Dear Ms. Hamilton-Guarino,

I am a patient at Dana-Farber and I have Stage 4 colon cancer. I have been receiving chemo for almost two years now. As you must know from leaving some cookies at the 10th floor, chemo is very hard. I also have two lovely daughters (ages eight and ten) that have been by my side and following this rough journey with me. I brought two of your cookies home to my girls who both said that they were the best cookies in the world. I want to thank you for your kindness. These little things make the road easier. My very warmest wishes to you. Thank you for your help and thoughtfulness.
This thank-you note changed my life. It made me think, not just about cookies, but how precious life and time are. I posted it on my computer, and it was there speaking to me when I started The Best Ever You Network and part of my intention and thought process in those early start-up moments.

Cookies have taught me so much about success. What really connects me with other people and fills my heart with joy? The answer is absolutely 1000 percent helping people be their best, and chocolate chip cookies.

 Whatever it is that you do, do it with world-class excellence, success, a winning attitude, and a giant platter of cookies. I tend to think just about anything can be deemed a success when it brings happiness, joy, and smiles to yourself or others.

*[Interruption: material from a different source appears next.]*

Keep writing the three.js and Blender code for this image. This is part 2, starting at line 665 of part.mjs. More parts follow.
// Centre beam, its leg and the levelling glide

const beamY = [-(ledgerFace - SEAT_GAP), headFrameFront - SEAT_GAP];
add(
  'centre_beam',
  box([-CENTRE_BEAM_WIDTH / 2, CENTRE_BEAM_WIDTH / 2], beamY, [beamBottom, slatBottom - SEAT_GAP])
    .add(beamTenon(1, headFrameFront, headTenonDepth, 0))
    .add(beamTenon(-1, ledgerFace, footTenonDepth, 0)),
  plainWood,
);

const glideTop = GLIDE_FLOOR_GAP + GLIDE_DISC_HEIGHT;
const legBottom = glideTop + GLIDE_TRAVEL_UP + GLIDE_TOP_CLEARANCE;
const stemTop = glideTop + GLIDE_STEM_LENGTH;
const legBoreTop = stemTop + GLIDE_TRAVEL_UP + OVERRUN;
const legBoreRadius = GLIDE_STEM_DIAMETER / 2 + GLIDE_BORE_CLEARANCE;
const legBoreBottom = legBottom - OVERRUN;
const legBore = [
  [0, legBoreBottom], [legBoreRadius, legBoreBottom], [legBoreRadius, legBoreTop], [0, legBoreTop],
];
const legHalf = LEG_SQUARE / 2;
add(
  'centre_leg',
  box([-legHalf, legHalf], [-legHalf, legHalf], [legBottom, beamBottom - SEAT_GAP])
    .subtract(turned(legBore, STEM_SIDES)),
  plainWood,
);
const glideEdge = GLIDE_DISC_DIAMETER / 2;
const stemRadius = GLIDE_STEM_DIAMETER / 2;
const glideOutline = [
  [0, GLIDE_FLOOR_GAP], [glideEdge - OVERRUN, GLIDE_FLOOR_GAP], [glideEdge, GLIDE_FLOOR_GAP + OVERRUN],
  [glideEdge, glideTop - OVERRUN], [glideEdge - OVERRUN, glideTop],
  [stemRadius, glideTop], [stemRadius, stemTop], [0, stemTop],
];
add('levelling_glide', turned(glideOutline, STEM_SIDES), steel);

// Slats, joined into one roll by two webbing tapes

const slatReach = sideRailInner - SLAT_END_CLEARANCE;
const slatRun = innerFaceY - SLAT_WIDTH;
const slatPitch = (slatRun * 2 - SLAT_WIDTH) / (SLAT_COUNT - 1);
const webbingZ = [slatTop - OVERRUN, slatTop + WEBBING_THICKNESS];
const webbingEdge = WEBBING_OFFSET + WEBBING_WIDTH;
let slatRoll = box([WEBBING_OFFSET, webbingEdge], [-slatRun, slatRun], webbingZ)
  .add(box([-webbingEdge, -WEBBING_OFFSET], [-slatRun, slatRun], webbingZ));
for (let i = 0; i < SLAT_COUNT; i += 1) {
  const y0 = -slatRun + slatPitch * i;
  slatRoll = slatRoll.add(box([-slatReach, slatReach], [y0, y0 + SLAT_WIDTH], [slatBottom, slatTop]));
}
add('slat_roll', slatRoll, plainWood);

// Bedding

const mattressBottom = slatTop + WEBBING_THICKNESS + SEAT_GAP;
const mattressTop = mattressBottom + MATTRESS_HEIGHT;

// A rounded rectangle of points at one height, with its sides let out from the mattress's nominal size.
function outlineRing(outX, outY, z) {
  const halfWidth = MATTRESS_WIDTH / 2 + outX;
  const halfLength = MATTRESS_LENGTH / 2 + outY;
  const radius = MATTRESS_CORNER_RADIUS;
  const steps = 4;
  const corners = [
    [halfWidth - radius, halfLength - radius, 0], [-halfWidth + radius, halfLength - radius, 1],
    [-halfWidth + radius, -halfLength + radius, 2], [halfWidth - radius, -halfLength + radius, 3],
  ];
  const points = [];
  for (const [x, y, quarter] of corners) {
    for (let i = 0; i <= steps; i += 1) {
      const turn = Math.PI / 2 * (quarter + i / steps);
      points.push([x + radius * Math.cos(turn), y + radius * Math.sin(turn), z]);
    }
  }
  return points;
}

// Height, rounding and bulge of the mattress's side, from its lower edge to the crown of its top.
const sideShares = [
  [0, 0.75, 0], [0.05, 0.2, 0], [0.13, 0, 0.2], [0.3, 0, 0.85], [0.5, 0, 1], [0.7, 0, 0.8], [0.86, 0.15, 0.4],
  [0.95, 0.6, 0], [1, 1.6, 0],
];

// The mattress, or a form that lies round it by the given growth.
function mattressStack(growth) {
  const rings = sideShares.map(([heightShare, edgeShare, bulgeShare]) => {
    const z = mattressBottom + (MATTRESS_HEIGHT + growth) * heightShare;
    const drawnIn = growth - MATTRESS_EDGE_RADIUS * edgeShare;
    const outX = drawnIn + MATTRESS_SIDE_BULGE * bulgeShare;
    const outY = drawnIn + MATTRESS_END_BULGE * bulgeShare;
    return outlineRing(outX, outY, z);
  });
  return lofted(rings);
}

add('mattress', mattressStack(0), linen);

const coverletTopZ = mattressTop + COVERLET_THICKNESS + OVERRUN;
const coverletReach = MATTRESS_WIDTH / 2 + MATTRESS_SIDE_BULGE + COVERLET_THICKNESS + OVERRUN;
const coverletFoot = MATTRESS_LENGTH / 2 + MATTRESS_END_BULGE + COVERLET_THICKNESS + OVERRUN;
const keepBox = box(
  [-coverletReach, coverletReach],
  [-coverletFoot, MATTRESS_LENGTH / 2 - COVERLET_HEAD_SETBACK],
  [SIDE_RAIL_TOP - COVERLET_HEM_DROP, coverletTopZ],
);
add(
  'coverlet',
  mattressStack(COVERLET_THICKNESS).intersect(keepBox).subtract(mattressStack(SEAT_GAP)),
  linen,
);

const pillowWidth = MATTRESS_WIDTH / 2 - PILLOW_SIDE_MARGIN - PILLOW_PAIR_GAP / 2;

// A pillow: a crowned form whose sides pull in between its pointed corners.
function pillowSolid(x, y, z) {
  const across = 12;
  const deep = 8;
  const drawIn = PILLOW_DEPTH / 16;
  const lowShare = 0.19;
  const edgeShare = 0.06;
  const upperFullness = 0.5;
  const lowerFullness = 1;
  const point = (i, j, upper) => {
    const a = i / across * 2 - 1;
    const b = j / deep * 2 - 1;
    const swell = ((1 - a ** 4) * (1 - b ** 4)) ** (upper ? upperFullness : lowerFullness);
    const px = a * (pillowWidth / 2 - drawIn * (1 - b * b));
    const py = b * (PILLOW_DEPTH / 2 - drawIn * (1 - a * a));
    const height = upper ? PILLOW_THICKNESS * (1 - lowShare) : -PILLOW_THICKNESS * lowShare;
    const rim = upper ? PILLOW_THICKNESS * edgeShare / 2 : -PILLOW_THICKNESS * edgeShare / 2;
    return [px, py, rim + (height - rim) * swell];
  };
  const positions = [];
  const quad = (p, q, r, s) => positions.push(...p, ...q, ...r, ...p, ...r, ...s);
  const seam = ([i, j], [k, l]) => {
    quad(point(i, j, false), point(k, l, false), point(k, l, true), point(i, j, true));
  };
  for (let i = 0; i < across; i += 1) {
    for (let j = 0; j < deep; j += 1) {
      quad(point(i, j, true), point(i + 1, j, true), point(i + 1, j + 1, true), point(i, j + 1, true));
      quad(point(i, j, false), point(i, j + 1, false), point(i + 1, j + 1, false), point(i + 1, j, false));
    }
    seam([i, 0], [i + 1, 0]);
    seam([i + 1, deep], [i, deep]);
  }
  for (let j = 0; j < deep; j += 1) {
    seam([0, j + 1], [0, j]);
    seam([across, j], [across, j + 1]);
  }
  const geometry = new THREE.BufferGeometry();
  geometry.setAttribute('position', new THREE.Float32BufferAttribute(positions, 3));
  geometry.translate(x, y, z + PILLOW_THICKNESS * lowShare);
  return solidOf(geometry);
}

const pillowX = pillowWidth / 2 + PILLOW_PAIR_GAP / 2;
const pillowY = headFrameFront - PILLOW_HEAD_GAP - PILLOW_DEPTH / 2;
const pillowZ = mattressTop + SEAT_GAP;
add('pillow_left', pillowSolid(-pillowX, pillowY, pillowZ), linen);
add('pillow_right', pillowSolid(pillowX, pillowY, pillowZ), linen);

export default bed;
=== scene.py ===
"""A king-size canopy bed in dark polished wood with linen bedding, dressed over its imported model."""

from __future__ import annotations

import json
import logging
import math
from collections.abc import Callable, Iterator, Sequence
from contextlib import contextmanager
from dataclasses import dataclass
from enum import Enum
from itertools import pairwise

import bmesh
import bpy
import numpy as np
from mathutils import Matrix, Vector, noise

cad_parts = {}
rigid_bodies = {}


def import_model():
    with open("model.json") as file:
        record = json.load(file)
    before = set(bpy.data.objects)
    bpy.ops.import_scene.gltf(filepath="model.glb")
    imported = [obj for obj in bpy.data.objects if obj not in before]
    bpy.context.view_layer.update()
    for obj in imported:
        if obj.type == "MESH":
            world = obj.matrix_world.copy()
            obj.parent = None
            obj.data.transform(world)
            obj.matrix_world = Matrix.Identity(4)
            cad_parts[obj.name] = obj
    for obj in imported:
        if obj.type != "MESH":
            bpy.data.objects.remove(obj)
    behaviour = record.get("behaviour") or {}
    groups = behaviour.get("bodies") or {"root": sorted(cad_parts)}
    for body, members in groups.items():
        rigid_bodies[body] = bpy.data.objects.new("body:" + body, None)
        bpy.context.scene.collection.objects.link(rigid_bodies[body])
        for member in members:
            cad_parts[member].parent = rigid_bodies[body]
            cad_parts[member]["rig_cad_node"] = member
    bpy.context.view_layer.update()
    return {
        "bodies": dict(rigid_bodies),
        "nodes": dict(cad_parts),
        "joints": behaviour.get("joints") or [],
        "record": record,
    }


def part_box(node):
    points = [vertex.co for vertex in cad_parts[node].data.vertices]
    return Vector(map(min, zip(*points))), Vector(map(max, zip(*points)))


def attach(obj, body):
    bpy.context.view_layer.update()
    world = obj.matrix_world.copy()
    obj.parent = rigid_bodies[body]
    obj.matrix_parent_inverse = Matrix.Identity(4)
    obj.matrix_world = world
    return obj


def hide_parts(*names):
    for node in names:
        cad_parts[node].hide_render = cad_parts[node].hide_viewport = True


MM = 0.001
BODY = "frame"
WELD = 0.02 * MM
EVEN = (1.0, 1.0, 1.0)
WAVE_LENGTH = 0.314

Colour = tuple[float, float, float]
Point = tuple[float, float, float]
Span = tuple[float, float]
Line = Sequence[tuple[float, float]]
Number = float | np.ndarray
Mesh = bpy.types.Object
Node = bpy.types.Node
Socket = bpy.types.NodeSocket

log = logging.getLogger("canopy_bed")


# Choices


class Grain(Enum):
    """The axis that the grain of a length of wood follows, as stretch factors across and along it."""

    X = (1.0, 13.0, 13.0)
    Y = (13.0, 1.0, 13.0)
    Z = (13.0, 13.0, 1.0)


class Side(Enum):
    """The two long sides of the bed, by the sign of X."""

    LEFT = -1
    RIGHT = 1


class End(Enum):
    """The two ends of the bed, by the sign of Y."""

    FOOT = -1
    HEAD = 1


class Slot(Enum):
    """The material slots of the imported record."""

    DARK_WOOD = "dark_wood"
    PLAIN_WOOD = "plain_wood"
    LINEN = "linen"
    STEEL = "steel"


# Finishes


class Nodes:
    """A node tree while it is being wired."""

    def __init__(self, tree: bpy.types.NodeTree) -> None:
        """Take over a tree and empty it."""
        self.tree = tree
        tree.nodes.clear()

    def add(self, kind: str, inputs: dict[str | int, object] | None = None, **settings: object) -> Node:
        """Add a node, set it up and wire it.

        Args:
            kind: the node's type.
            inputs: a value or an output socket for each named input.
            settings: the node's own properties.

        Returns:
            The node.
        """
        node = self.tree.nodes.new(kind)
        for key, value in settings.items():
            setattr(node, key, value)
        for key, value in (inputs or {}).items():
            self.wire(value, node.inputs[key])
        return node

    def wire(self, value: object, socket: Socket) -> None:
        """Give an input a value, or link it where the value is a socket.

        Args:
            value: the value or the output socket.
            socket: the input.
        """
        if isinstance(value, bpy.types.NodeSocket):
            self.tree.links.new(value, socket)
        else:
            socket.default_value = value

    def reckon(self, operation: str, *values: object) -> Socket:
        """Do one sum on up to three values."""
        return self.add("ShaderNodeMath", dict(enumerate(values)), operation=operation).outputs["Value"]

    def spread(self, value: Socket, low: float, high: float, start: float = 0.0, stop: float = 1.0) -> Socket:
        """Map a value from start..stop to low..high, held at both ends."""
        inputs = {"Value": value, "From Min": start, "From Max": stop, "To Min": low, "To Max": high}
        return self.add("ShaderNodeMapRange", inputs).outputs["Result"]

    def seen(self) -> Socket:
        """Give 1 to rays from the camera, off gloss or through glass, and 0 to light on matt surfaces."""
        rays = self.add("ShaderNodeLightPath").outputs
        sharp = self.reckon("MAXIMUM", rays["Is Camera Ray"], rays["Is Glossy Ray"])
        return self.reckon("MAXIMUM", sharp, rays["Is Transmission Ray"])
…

I wholeheartedly believe applying the concepts of gratitude-based awareness of our time, and honoring our uniqueness in the world, drive the power to create success in all areas of your life and help you sustain and carry success with you during your lifetime.

SUCCESS TIP #73: Let Your Superpowers Shine

With success, you’ll find which superpowers are unique to you. Let’s figure it out. Is it your smile? Perhaps the kindness with which you interact with others. Maybe it’s your ability to recognize others for their own success. Maybe you have many superpowers all combined into one special, unique you. Think of yours, and revel in them for they are usually what others either appreciate or try to diminish.

My superpower is baking chocolate chip cookies. First, to me they are a metaphor for life and breath. The other reason, and perhaps the biggest reason of all, is that cookies present a shared connection. They seldom disappoint.

SUCCESS TIP #74: Share Your Why

 Chocolate chip cookies being my superpower might sound strange, but there is a reason.  You see, every year, I celebrate April 10 and June 5. It’s not my birthday or wedding anniversary, but rather the days I survived after nearly dying from food allergies! On April 10, 1998, I had a life-threatening allergic reaction after eating a small bag of almonds at a local coffee shop in Burnsville, Minnesota. Within a few minutes, I became dizzy, had severe stomach cramps, and noticed voices around me starting to fade and things becoming blurry. My husband carried me to the car and rushed me to the hospital, which, by sheer luck, was minutes away. We administered my EpiPen in the car and upon arrival at the hospital, my blood pressure was 65/38 and steadily dropping. I was put on a resuscitation cart. When I came back to life, I was hooked up to a variety of machines and drips and was filled with fluids that doctors had pumped into me to save my life. I spent the next several days on machines and drips designed to get my kidneys and body functioning again.

On June 5, 1999, while pregnant with Cam, our third child, I ate a chocolate chip cookie that had walnuts in it. At the time, we didn’t know I had become allergic to walnuts, as these were cookies I’d eaten for most of my life. Within seconds, my unborn baby and I were fighting for our lives. The paramedics arrived and soon we were in an ambulance heading to Fairview Ridges Hospital in Burnsville, Minnesota. I was admitted and spent over a week there, hospital personnel carefully monitoring me and Cam.

These experiences changed my perspective on celebrations and how I celebrate everything in my life. Each day is one to celebrate. Each moment is one to celebrate. Knowing what it’s like to nearly lose my life has made me completely understand what living is all about and how much each moment matters. I also created my sayings, “We aren’t entitled to time,” and “Random acts of kindness create waves of peace.” In the moments that followed the last reaction, I knew I wanted to live my life differently.